What the founders of the United States, those who wrote the constitution in 1789, feared most was the susceptibility of democratically elected political leaders to want a monopoly of power, to want to become another King George III, with whom they had broken at great risk to form “a more perfect Union” (to quote the preamble to the constitution). Had the Americans lost the war to King George’s forces, many of those leaders would have been hung for treason. They wrote a constitution in which the underlying theme is to prevent political leaders from having a monopoly on power by fashioning constraints on the executive, and also on the legislative branch, called checks and balances. Foreseeing that, even with these constraints, human nature was such that some leader would likely try to accrue power by simply not adhering to the law, its writers believed that the constitution would need to have a mechanism to get rid of such a leader—an impeachment mechanism. But in their writings at the time they were fashioning this part of the constitution, the founders realized that despite its legal dressing, any such undertaking to impeach a president would come from a constitutional crisis over separation of powers and would be, from the start, a partisan and a purely political process.

Maybe by good luck, the US has not had a president until now who fancied himself as a king and was unwilling live more or less under the constraints imposed by the constitution. And for the most part, I suppose, the 44 who preceded Trump haven’t felt the need to go up against the House of Representatives in an effort to overturn the intentions of the founders of the country. War, depression, fiscal policy, and much else have contributed to a slow but steady accretion of power to presidents for the last 100 years or so. Many of the constraints, congressional oversight among them, have become rusty from disuse. But Trump has upped the ante, and in the last few months, the US has been in a quasi-constitutional crisis without most Americans realizing it. He has announced a policy which, implicitly, reverses the intention of the founders that the House of Representatives, representing the people, is the primary branch of government by refusing to recognize the right of the House has to oversee actions of the executive branch. This has taken the form of refusing to provide documents and officials that the House has requested, and sometimes subpoenaed, as it intended to investigate the many hanging threads of the Mueller report on Russian interference in the 2016 election. The Trump administration has claimed “executive privilege,” and this is slowly working its way, piecemeal, to the courts, and only beginning to escalate into a recognized constitutional crisis. But before the courts could formulate opinions—and now packed with Trump appointees their opinions were likely not to be definitive—the issue has now been overtaken by the revelation of Trump’s recent actions that on their face look like extortion and unlawful solicitation for “a favour” from the new President of Ukraine. Overnight the quasi-crisis has been elevated to a full blown constitutional and political one.

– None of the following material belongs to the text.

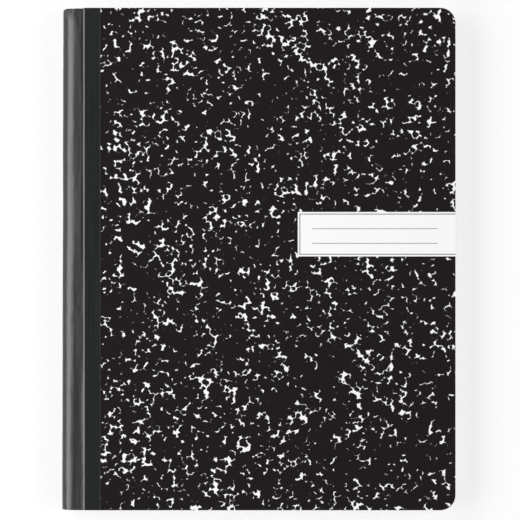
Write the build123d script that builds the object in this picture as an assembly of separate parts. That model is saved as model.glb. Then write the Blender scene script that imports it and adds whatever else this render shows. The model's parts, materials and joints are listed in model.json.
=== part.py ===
from build123d import *
from build123d.topology import SkipClean

import os
from math import atan2, ceil, tan

# A composition notebook lying on its back cover: one centre-folded, thread-sewn block of leaves
# between two boards, with a tape round the spine. +X runs to the fore edge, +Y to the head and +Z up
# through the front cover. The origin is the middle of the underside. Every size is in millimetres.

# Driving dimensions
BOOK_HEIGHT = 247.65  # head to tail, 9 3/4 in
BOARD_WIDTH = 183.4  # a board's hinge edge to its fore edge
BOARD_THICKNESS = 0.9
CORNER_RADIUS = 7.6  # both fore corners, trimmed through covers and leaves together
COVER_PAPER_THICKNESS = 0.12
ENDPAPER_THICKNESS = 0.1

LEAF_COUNT = 100
LEAF_THICKNESS = 0.098

SPINE_REACH = 9.9  # a board's hinge edge to the outermost line of the spine
TAPE_THICKNESS = 0.25
TAPE_LAP = 8.4  # tape glued onto each board
GLUE_GAP = 0.05  # between the fold of the leaves and the tape
STEP_RUN = 0.9  # slope by which the tape climbs onto a board's hinge edge
HINGE_LAND = 0.3  # flat tape between the hinge line and the foot of that slope
FOLD_LAND = 0.9  # flat tape between the hinge line and the round of the fold

THREAD_DIAMETER = 0.5  # along the fold
STITCH_DIAMETER = 0.42  # through the fold, where the needle pulls the thread tight
THREAD_CLEARANCE = 0.1
STITCH_PITCH = 8.0
STITCH_MARGIN = 6.0  # head or tail to the nearest stitch
THREAD_SINK = 0.3  # crest of the fold to the centre of the outer thread

# Places that follow from them
cover_thickness = COVER_PAPER_THICKNESS + BOARD_THICKNESS + ENDPAPER_THICKNESS
block_thickness = LEAF_COUNT * LEAF_THICKNESS
book_width = BOARD_WIDTH + SPINE_REACH
book_thickness = block_thickness + 2 * (cover_thickness + TAPE_THICKNESS)
mid_z = book_thickness / 2
block_top = mid_z + block_thickness / 2

fore_x = book_width / 2
board_x = fore_x - BOARD_WIDTH
foot_x = board_x - STEP_RUN
hinge_x = foot_x - HINGE_LAND
round_x = hinge_x - FOLD_LAND  # where the round of the fold begins
fold_x = -book_width / 2 + TAPE_THICKNESS + GLUE_GAP  # crest of the fold
fold_depth = round_x - fold_x

# The centre fold of the innermost leaf lies half the block's thickness inside the crest.
gutter_x = fold_x + block_thickness / 2
stitch_x = fold_x + THREAD_SINK

# The mirror plane that turns a front piece into its back twin
MID_PLANE = Plane(origin=(0, 0, mid_z), x_dir=(1, 0, 0), z_dir=(0, 0, 1))


def along_spine(section):
    """A face drawn in the XZ plane, extruded over the whole height of the book."""
    return extrude(section, amount=BOOK_HEIGHT / 2, both=True)


def half_round(grow):
    """The closed half-ellipse of the fold, with both half-axes larger by grow."""
    face = Ellipse(fold_depth + grow, block_thickness / 2 + grow)
    keep = Rectangle(2 * (fold_depth + grow), 2 * block_thickness, align=(Align.MAX, Align.CENTER))
    return Plane.XZ * (Location((round_x, mid_z)) * (face & keep))


def slab(x_from, x_to, z_from, z_to):
    """A box over the whole height of the book between two X and two Z planes."""
    box = Box(x_to - x_from, BOOK_HEIGHT, z_to - z_from)
    return Location(((x_from + x_to) / 2, 0, (z_from + z_to) / 2)) * box


def round_fore_corners(solid):
    """Round the two upright edges at the fore edge."""
    upright = solid.edges().filter_by(Axis.Z)
    return fillet(upright.group_by(Axis.X)[-1], CORNER_RADIUS)


def cover_sheet(z_from, thickness, x_from=board_x):
    """One flat layer of a cover, with rounded fore corners."""
    return round_fore_corners(slab(x_from, fore_x, z_from, z_from + thickness))


def stitch_places():
    """The Y of each stitch, evenly spaced between the head and tail margins."""
    span = BOOK_HEIGHT - 2 * STITCH_MARGIN
    gaps = ceil(span / STITCH_PITCH)
    return [span * (i / gaps - 0.5) for i in range(gaps + 1)]


def thread_run(x, diameter, length):
    """A straight thread along Y in the mid-plane of the block."""
    return Location((x, 0, mid_z)) * Cylinder(diameter / 2, length, rotation=(90, 0, 0))


def thread_stitch(y, diameter, x_from, x_to):
    """A straight thread along X through the fold."""
    bar = Cylinder(diameter / 2, x_to - x_from, rotation=(0, 90, 0))
    return Location(((x_from + x_to) / 2, y, mid_z)) * bar


def sewing_thread():
    """The lockstitch: a run outside the fold, a run in the centre gutter and the stitches between."""
    length = BOOK_HEIGHT - 2 * STITCH_MARGIN + THREAD_DIAMETER
    runs = [thread_run(x, THREAD_DIAMETER, length) for x in (stitch_x, gutter_x)]
    stitches = [thread_stitch(y, STITCH_DIAMETER, stitch_x, gutter_x) for y in stitch_places()]
    return runs[0].fuse(runs[1], *stitches)


def page_block():
    """All the leaves, folded at the spine and trimmed at the fore edge, with the sewing's channels."""
    leaves = slab(round_x, fore_x, mid_z - block_thickness / 2, block_top)
    block = round_fore_corners(leaves + along_spine(half_round(0)))
    channel = THREAD_DIAMETER + 2 * THREAD_CLEARANCE
    hole = STITCH_DIAMETER + 2 * THREAD_CLEARANCE
    cuts = [thread_run(x, channel, BOOK_HEIGHT + channel) for x in (stitch_x, gutter_x)]
    cuts += [thread_stitch(y, hole, stitch_x, gutter_x) for y in stitch_places()]
    return block.cut(*cuts)


def spine_tape():
    """The tape round the fold, from one hinge line to the other."""
    inner = half_round(GLUE_GAP)
    outer = half_round(GLUE_GAP + TAPE_THICKNESS)
    tape_z = block_top + GLUE_GAP
    flat = slab(round_x, hinge_x, tape_z, tape_z + TAPE_THICKNESS)
    return along_spine(outer - inner) + flat + mirror(flat, about=MID_PLANE)


def front_tape_flap():
    """The tape from the hinge line, up onto the board's edge and over the board."""
    low = block_top + GLUE_GAP
    high = block_top + cover_thickness
    end_x = board_x + TAPE_LAP
    mitre = TAPE_THICKNESS * tan(atan2(high - low, STEP_RUN) / 2)
    under = [(hinge_x, low), (foot_x, low), (board_x, high), (end_x, high)]
    over = [
        (end_x, high + TAPE_THICKNESS),
        (board_x - mitre, high + TAPE_THICKNESS),
        (foot_x - mitre, low + TAPE_THICKNESS),
        (hinge_x, low + TAPE_THICKNESS),
    ]
    outline = Polyline(*under, *over, close=True)
    return along_spine(Plane.XZ * make_face(outline))


def front_cover_paper():
    """The printed cover sheet, with a seam where the tape's edge lies on it."""
    z_from = block_top + ENDPAPER_THICKNESS + BOARD_THICKNESS
    sheet = cover_sheet(z_from, COVER_PAPER_THICKNESS)
    seam = Plane(origin=(board_x + TAPE_LAP, 0, 0), z_dir=(1, 0, 0))
    taped = split(sheet, bisect_by=seam, keep=Keep.BOTTOM)
    bare = split(sheet, bisect_by=seam, keep=Keep.TOP)
    with SkipClean():
        return taped + bare


def front_pieces():
    """The pieces that turn with the front cover."""
    return {
        "board": cover_sheet(block_top + ENDPAPER_THICKNESS, BOARD_THICKNESS),
        "cover_paper": front_cover_paper(),
        "endpaper": cover_sheet(block_top, ENDPAPER_THICKNESS),
        "tape_flap": front_tape_flap(),
    }


def main():
    nodes = {
        "page_block": page_block(),
        "sewing_thread": sewing_thread(),
        "spine_tape": spine_tape(),
    }
    for name, piece in front_pieces().items():
        nodes[f"front_{name}"] = piece
        nodes[f"back_{name}"] = mirror(piece, about=MID_PLANE)
    os.makedirs("parts", exist_ok=True)
    for name, piece in nodes.items():
        export_step(piece, f"parts/{name}.step")


main()
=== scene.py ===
import json
import math

import bpy
import numpy as np
from mathutils import Matrix, Vector, noise


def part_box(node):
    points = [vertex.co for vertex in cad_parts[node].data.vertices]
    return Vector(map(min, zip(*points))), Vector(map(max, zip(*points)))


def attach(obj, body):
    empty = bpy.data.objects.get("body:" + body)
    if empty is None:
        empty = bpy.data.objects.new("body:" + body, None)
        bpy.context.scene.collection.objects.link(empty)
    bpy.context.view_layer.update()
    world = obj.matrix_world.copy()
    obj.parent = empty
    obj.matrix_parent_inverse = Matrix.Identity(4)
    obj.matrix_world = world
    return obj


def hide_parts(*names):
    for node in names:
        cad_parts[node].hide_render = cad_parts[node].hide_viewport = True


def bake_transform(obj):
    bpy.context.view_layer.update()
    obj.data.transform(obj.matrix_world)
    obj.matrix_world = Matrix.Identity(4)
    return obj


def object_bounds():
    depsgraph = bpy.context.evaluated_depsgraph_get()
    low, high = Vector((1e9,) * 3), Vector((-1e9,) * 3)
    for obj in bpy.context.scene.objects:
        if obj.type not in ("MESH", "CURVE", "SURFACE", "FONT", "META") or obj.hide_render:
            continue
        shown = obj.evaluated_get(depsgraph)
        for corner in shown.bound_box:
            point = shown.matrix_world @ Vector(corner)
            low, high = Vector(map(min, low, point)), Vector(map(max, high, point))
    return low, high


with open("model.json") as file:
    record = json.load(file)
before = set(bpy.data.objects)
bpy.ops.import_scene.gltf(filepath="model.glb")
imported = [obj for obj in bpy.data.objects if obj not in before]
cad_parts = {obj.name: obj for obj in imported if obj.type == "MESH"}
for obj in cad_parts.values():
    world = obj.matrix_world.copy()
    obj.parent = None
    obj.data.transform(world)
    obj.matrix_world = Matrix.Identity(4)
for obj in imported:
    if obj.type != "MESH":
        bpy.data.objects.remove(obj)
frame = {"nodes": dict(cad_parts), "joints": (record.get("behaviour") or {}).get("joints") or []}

CAD_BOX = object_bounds()

# A composition notebook, closed and lying on its back cover. +X runs to the fore edge, +Y to the head
# and +Z up through the front cover. Lengths are in metres, but in millimetres inside the materials.
MM = 0.001

# ---- Places read from the frame ------------------------------------------------------------------

BLOCK_LOW, BLOCK_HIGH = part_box("page_block")
FLAP_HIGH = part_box("front_tape_flap")[1]
HINGE = {j["child"]: Vector(j["pos_m"]) for j in frame["joints"]}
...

In the 230 years of US history, only two presidents have actually had House-approved articles of impeachment sent to the Senate for trial. Neither was convicted by the Senate. In 1868, Andrew Johnson, who was Abraham Lincoln’s vice president, thus was a member of the Republican party, actually had articles of impeachment against him approved by a Republican controlled House, but the partisan divide in the late 1860s was less problematic than the divide over how the treat Southern States after a bloody civil war. One hundred twenty years later, Bill Clinton was impeached by a Republican-controlled House and acquitted by a Democratic-controlled Senate (although some Democrats voted against him). Richard Nixon, the president many of us probably think was impeached actually resigned before the House voted on the articles of impeachment against him. It would have passed the House, but what made Nixon resign very hastily was that senior Republican Senators had told him that he would be found guilty in the Senate. They did not have the votes to stop it, and Nixon did not want to be the only American president to be found guilty of what the Constitution gives as the reason for impeachment—“high crimes and misdemeanours.” Almost 20 Republican Senators would have to defect for the Senate to find Trump guilty, which seems very unlikely in these days of partisan passions, and will surely take much more evidence and of even more serious crimes for anything close to that number of Republicans to defect.

So the upshot is that the probability is close to 100 percent that impeachment will not get rid of Trump. The only way is to defeat him in next year’s election. So why go to his trouble? And is it not possible that a failed impeachment will strengthen Trump in the election? The latter question makes a lot of political observers uneasy. It sometimes has seemed that Trump was trying to bait the Democrats in the House to launch an impeachment inquiry. Those who are uneasy cite the Clinton impeachment, which not only failed but increased Clinton’s popularity. But democrats on the left, and others who take their oath of office seriously, argue that Trump has committed so many crimes, that to not impeach would be viewed as dereliction of their duty. The party leaders weren’t convinced, however, wanting the focus of party efforts to focus on the election by building as good a legislative as possible in this dysfunctional government and putting together a strong and appealing platform for the election, one that would draw in both the militant left and the independents who had voted for Trump in 2016.

The whistleblower’s letter, leaked to the Congressional Democrats only about a week ago has, however, turned the Party on a dime toward impeachment. It promises hard and available evidence on a serious felony by the president. Within a few hours, the House Democrats supporting impeachment grew to almost the entire Democratic majority of the House, and party leaders were swept along by the tidal wave. They promise a narrowly focused and swiftly moving inquiry that they hope to finish before the end of the year.

For the more suspicious opponents of Trump, those who have their eye fixed firmly on the main goal of defeating Trump in 2020, that last part is the most welcome part of the news. To have an impeachment dragging on well into an election year could very well be a recipe for disaster for the party that started the impeachment.

The writer is an American diplomat, and is Senior Policy Scholar at the Woodrow Wilson International Center for Scholars in Washington, D.C.